The drivers: Saudi banks are lending money faster than they are taking in deposits, which is shrinking their capital buffers. This has caused their Common Equity Tier 1 (CET1) ratios — a key measure of a bank’s financial strength which weighs shares and earnings against risk-weighted assets — to fall by 213 basis points from 2020-2024. This pressure is expected to continue, with lending projected to grow by 12% this year and remain strong into 2026. Furthermore, new regulations will require banks to hold a 1% countercyclical buffer starting in May 2026, and Vision 2030 projects will continue to demand significant financing.
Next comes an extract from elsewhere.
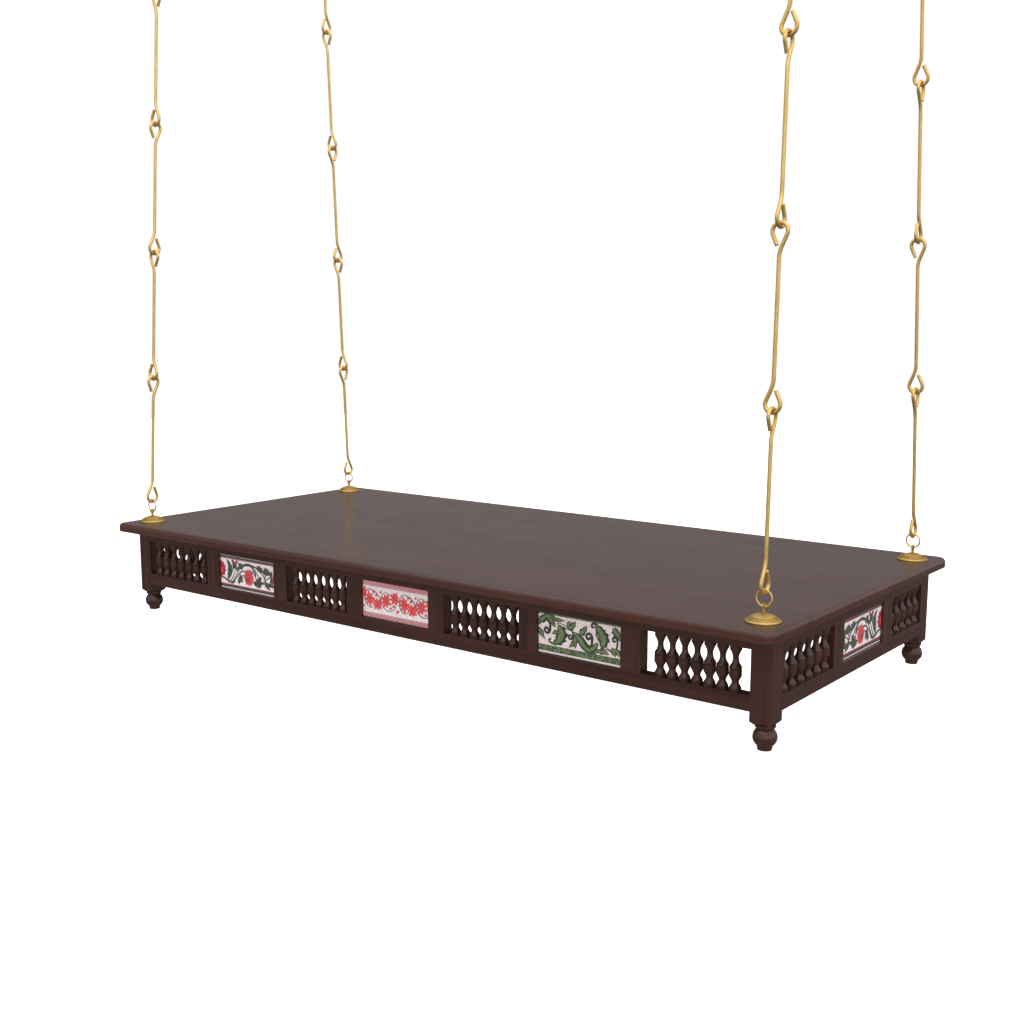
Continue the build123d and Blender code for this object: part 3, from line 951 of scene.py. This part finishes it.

Banks are balancing AT1 and Tier 2 in response: Saudi banks have issued nearly USD 6 bn in Tier 2 instruments this year to rebalance capital structures and draw more international investors, while AT1 remains dominant due to favorable pricing and regulatory flexibility, the note said.

Fitch expects issuance to stay elevated in 2026, driven by over USD 10 bn in maturities, USD 1.8 bn of AT1 instruments reaching first call dates, strong financing demand, and lower interest rates.

REMEMBER- Saudi banks’ net income grew 18% y-o-y in 2Q 2025, beating consensus forecasts by 3%. Aggregate lending growth was also robust at 16% y-o-y, outpacing deposit growth and lifting the system-wide loan-to-deposit ratio to 106%.